In New Zealand, most companies are actively engaging with this trend, though not all are fully on board. Some remain motivated primarily by compliance. Nonetheless, the general trend indicates they are steadfast in their commitment to sustainability and show no signs of retreating from their goals.

We are at a critical juncture where we choose whether to continue to take the hard road. Hundreds of businesses are grappling with measuring, integrating, reporting on and transitioning away from their deleterious impacts. This sets us up so powerfully to move into the next phase, of figuring how much we can save, and make, by decarbonising and embracing new opportunities. To turn away now would rob us, and the future guardians of our businesses and place, from realising that opportunity.

Just as the key to achieving your goals is having a tangible plan to realise them, the key to achieving ESG-related targets is having a solid, realisable plan to see them through.

This is where materiality assessments can be so beneficial – knowing that the material thing you can do to reach your own stated targets relies on critical inputs, such as sustainable aviation fuel/a government-mandated levy/low-carbon technologies being readily available when you need them and helping inform the target you set.

This is where the backlash against greenwashing is constructive. It has, arguably, forced us all to know exactly where our most material impacts lie, and what we will need to do, have, and invest in, to most effectively transform our businesses.

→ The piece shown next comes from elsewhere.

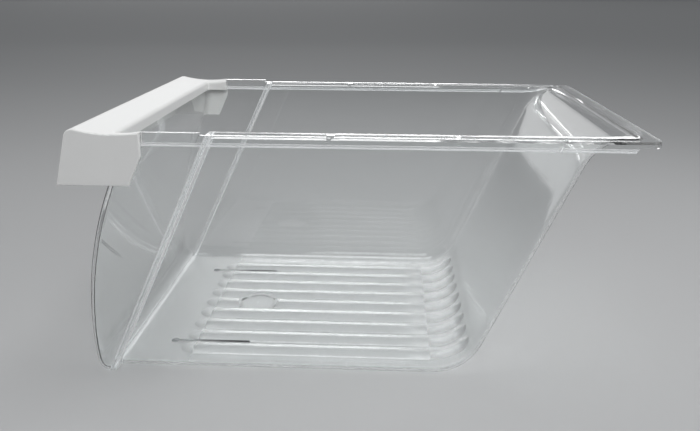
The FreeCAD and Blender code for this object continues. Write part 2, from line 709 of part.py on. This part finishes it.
def build_front_shell(tub_inside):
    outside = front_walls("FrontOutside", "0", RIM_TOP, "0", fillet, "{front_edge_radius}")
    block = join("FrontBlock", outside, build_band())
    flat = "(2 - sqrt(2)) * ({front_edge_radius} - {wall})"
    inside_top = "({rim_height} + {headroom})"
    inside = front_walls("FrontInside", "{wall}", inside_top, "{joint_flange}", chamfer, flat)
    hollowed = cut("FrontHollowed", block, inside)
    opened = cut("FrontOpened", hollowed, tub_inside)
    shell = cut("FrontShell", opened, build_rebate())
    shell.Label = "front_shell"
    return shell


# Handle: fascia, end panels, top and inner lip in one moulding

def build_handle():
    body = new_body("Handle")
    half = HANDLE_HALF
    foot = "({rim_height} - {handle_drop})"
    lean = "tan({fascia_lean} * 1 deg)"
    crest = "({rim_height} + {handle_rise})"
    crest_y = f"({FRONT} + ({crest} - {foot}) * {lean})"
    rear_top = "({rim_height} + {handle_rear_rise})"
    side = new_sketch(body, "HandleSide", "YZ_Plane")
    corners = (
        (HANDLE_REAR, rear_top),
        (HANDLE_REAR, "({rim_height} - {cheek_break})"),
        (f"({HANDLE_REAR} - {{cheek_tuck}})", foot),
        (FRONT, foot),
        (crest_y, crest),
    )
    points = [spot(across, up) for across, up in corners]
    for start, end in zip(points, points[1:]):
        side.addGeometry(Part.LineSegment(start, end), False)
    chord = points[0] - points[-1]
    rise = FreeCAD.Vector(-chord.y, chord.x, 0).normalize()
    to_middle = (value("{dip_radius}") ** 2 - (chord.Length / 2) ** 2) ** 0.5
    middle = (points[0] + points[-1]) / 2 + rise * to_middle
    full = Part.Circle(middle, FreeCAD.Vector(0, 0, 1), value("{dip_radius}"))
    side.addGeometry(Part.ArcOfCircle(full, full.parameter(points[-1]), full.parameter(points[0])), False)
    for index, (across, up) in enumerate(corners[:-1]):
        pin(side, index, 1, across, up)
    pin(side, 3, 2, crest_y, crest)
    for ends in ((0, 2, 1, 1), (1, 2, 2, 1), (2, 2, 3, 1), (3, 2, 4, 1), (4, 2, 0, 1)):
        side.addConstraint(Sketcher.Constraint("Coincident", *ends))
    limit(side, "Radius", 4, "{dip_radius}")
    base = pad(body, "HandlePad", side, f"2 * {half}", symmetric=True)
    base = fillet(body, "HandleCrest", "{handle_corner_radius}", edges_at(base, y=crest_y, z=crest))
    outer_edges = edges_at(base, x=half) + edges_at(base, x=f"-{half}")
    fillet(body, "CheekEdges", "{handle_edge_radius}", outer_edges)

    low = f"({foot} - {{overrun}})"
    hollow_top = f"({crest} - {{crest_thickness}})"
    back = f"({HANDLE_REAR} + {{overrun}})"
    thickness = "{fascia_thickness} / cos({fascia_lean} * 1 deg)"
    hollow = (
        (f"({FRONT} + ({low} - {foot}) * {lean} + {thickness})", low),
        (f"({FRONT} + ({hollow_top} - {foot}) * {lean} + {thickness})", hollow_top),
        (f"({NECK} - {{band_thickness}})", SEAT),
        (back, SEAT),
        (back, low),
    )
    hollow_side = outline(body, "HollowSide", "YZ_Plane", hollow)
    pocket(body, "HandleHollow", hollow_side, f"2 * {CHEEK_HALF}", symmetric=True)

    lip_foot = "({rim_height} - {lip_drop})"
    wall_x = along_lean(FRONT_HALF, lip_foot, FRONT_DRAFT, "-{wall}")
    outer_x = f"({wall_x} - {{fit_clearance}})"
    inner_x = f"({outer_x} - {{lip_thickness}})"
    outer_y = f"({NECK} + {{wall}} + {{fit_clearance}})"
    inner_y = f"({outer_y} + {{lip_thickness}})"
    window = ((f"-{inner_x}", inner_y), (inner_x, inner_y), (inner_x, back), (f"-{inner_x}", back))
    opening = outline(body, "WindowPlan", "XY_Plane", window, SEAT)
    pocket(body, "Window", opening, "{handle_rise} + {seat_drop} + {overrun}", reverse=True)
    ring = (
        (f"-{outer_x}", HANDLE_REAR),
        (f"-{outer_x}", outer_y),
        (outer_x, outer_y),
        (outer_x, HANDLE_REAR),
        (inner_x, HANDLE_REAR),
        (inner_x, inner_y),
        (f"-{inner_x}", inner_y),
        (f"-{inner_x}", HANDLE_REAR),
    )
    lip_plan = outline(body, "LipPlan", "XY_Plane", ring, lip_foot)
    lip = pad(body, "Lip", lip_plan, f"{SEAT} - {lip_foot} + {{lip_thickness}} / 2")
    inner_corners = edges_at(lip, x=inner_x, y=inner_y) + edges_at(lip, x=f"-{inner_x}", y=inner_y)
    lip = fillet(body, "LipCorners", "{lip_corner_radius}", inner_corners)
    outer_corners = edges_at(lip, x=outer_x, y=outer_y) + edges_at(lip, x=f"-{outer_x}", y=outer_y)
    lip = fillet(body, "LipBacks", "{lip_corner_radius} + {lip_thickness}", outer_corners)
    fillet(body, "LipTop", "{lip_top_radius}", [highest(lip, edges_at(lip, y=inner_y))])

    hook_top = f"({BAND_FOOT} - {{fit_clearance}})"
    hook_foot = f"({hook_top} - {{hook_height}})"
    root_x = f"({CHEEK_HALF} + {{cheek_thickness}} / 2)"
    barb = (
        (root_x, hook_top),
        (f"({CHEEK_HALF} - {{hook_reach}})", hook_top),
        (CHEEK_HALF, hook_foot),
        (root_x, hook_foot),
    )
    hook_y = f"(({NECK} + {HANDLE_REAR}) / 2)"
    hook_section = outline(body, "HookSection", "XZ_Plane", barb, f"-{hook_y}")
    hook = pad(body, "Hook", hook_section, "{hook_length}", symmetric=True)
    mirror(body, "Hooks", [hook])
    body.Label = "handle_trim"
    return body


tub_inside = build_tub_inside()
nodes = [build_tub(tub_inside), build_front_shell(tub_inside), build_handle()]
doc.recompute()

for item in doc.Objects:
    if {"Invalid", "Error"} & set(item.State):
        raise RuntimeError(f"{item.Name} failed: {item.State}")
os.makedirs("parts", exist_ok=True)
for node in nodes:
    shape = node.Shape
    if shape.isNull() or not shape.isValid() or len(shape.Solids) != 1:
        raise RuntimeError(f"{node.Label}: {len(shape.Solids)} solids, valid {shape.isValid()}")
    shape.exportStep(f"parts/{node.Label}.step")
    print(f"{node.Label}: volume {shape.Volume:.0f}")
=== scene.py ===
import math
from collections import namedtuple

import bpy
from mathutils import Matrix, Vector

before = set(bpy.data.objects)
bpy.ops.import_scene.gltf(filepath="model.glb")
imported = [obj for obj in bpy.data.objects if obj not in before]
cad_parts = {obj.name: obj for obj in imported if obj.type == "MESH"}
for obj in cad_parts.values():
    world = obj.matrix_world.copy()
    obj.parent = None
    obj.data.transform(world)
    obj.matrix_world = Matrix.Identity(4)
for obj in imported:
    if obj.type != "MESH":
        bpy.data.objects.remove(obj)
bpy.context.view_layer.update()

# Places and sizes are in metres, unless a comment says otherwise. X runs across the drawer, Y from its front
# to its rear and Z up.

# Camera: the photograph's own view. The picture is in pixels, the sensor in millimetres and the angles are
# in radians. Yaw turns the view from the -X direction.
PICTURE_WIDTH = 700
FOCAL_PIXELS = 780
SENSOR_WIDTH = 36.0
CAMERA_PLACE = (0.7276, 0.0236, 0.3164)
CAMERA_YAW = 0.0462
CAMERA_PITCH = 0.2934
CAMERA_ROLL = 0.0062
CLIP_START = 0.01
CLIP_END = 100.0

# Studio: a pale floor that runs past the picture, an even room tone and soft boxes aimed at the drawer.
# A box's spread is how wide its face shines, in degrees. One that isn't mirrored stays out of reflections.
STUDIO_FLOOR_SIZE = 80.0
STUDIO_FLOOR_GAP = 0.0003
STUDIO_FLOOR_PAINT = {"Base Color": (0.47, 0.473, 0.477, 1.0), "Roughness": 0.8, "Specular IOR Level": 0.2}
ROOM = {"Color": (0.95, 0.975, 1.0, 1.0), "Strength": 0.26}
OBJECT_MIDDLE = (0.0, 0.0, 0.12)
SOFT_BOXES = {
    "overhead": {"place": (0.0, 0.0, 2.2), "size": (1.0, 1.6), "radiance": 2.6, "spread": 150},
    "back_wall": {"place": (-16.0, -3.05, 4.5), "size": (8.9, 9.3), "radiance": 0.21, "spread": 100},
    "near_rim_strip": {"place": (-4.0, -0.16, 1.02), "size": (3.48, 0.03), "radiance": 1.0, "spread": 90},
    "far_rim_strip": {"place": (-4.0, -0.48, 0.69), "size": (2.84, 0.03), "radiance": 1.5, "spread": 90},
    "front_fill": {"place": (1.7, 0.3, 1.6), "size": (1.2, 1.0), "radiance": 1.75, "spread": 120,
                   "mirrored": False},
    "left_side": {"place": (-0.1, -1.2, 0.3), "size": (1.2, 0.5), "radiance": 0.12, "spread": 90},
    "right_side": {"place": (-0.1, 1.2, 0.6), "size": (1.2, 0.5), "radiance": 0.6, "spread": 90},
}

# Clear plastic: its own tone, the tone of its shadow, fine scuffs and faint waves from the moulding
PLASTIC_IOR = 1.57
PLASTIC_TONE = (0.97, 0.98, 0.98, 1.0)
SHADOW_TONE = (0.93, 0.94, 0.94, 1.0)
SHEEN = 0.2
SHEEN_ROUGHNESS = 0.3
SCUFFS = {"Scale": 60.0, "Detail": 6.0, "Roughness": 0.6}
SCUFF_RANGE = (0.35, 0.75)
SCUFF_ROUGHNESS = 0.04
FLOW = {"Scale": 9.0, "Detail": 2.0}
FLOW_WAVES = {"Strength": 0.06, "Distance": 0.002}

# Roughness of the clear plastic: polished walls, and a satin that changes along the inside of the floor
WALL_ROUGHNESS = 0.015
FLOOR_ROUGHNESS = 0.08
FRONT_ROUGHNESS = 0.225
RIDGE_TIP_ROUGHNESS = 0.32
GATE_ROUGHNESS = 0.32
REAR_BEND_ROUGHNESS = 0.23

# Where each satin begins and ends. It changes from the first place of a pair to the second one. The gate's
# pair is measured from its middle.
FLOOR_TOP = 0.0025
SATIN_HEIGHTS = (0.012, 0.034)
SATIN_SIDES = (0.13, 0.14)
FRONT_FADE = (-0.149, -0.11)
RIDGE_TIPS_END = -0.1431
REAR_BEND_FADE = (0.036, 0.058)
GATE_PLACE = (0.0, -0.1023, FLOOR_TOP)
GATE_EDGE = (0.0185, 0.0225)

# Key grooves: polished, with painted shade that darkens them, one on each side, each with a round end at the
# front, the key hole
KEY_GROOVE_X = 0.08925
KEY_GROOVE_Y = (-0.1672, -0.096)
KEY_GROOVE_REACH = 0.0018
KEY_HOLE_Y = -0.1635
KEY_HOLE_REACH = 0.0038
GROOVE_PAINTED_SHADE_TONE = (0.42, 0.43, 0.44, 1.0)

# Painted highlights: matt white bands painted along the weld and the lower edge of the skirt as bright
# lines.
# Each band has a start, an end and a share of painted white. The weld's bands are measured behind its plane,
# which leans back from its foot, and the skirt's lie along the lower edge of the skirt.
WELD_FOOT = -0.2023
WELD_LEAN = math.radians(24.6)
WELD_HIGHLIGHT_BANDS = ((0.0012, 0.0024, 1.0), (-0.0003, 0.0001, 0.5), (-0.0024, -0.0019, 0.6))
SKIRT_HIGHLIGHT_BANDS = ((0.1963, 0.1975, 0.85), (0.1984, 0.1992, 0.5))
SKIRT_FROM_X = 0.1585
BAND_FADE = 0.0002
PAINTED_HIGHLIGHT_TONE = (0.94, 0.95, 0.96, 1.0)
PAINTED_HIGHLIGHT_ROUGHNESS = 0.35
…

The ESG backlash is based on a fear of the unknown, not a fear of doing nothing about what we do know. If knowledge is power, then choosing not to act on what you do know is giving away your power to do what you know needs to be done. Worse, it risks deferring the ability or chance to do anything about it to future leaders, or to the next generation. 

The most important thing a board director sitting at the decision-making table today can do is to keep walking down the path of decarbonisation. Even if the signals end up changing, they are just targets. Don’t let them deter you from doing what it takes to realise a thriving future.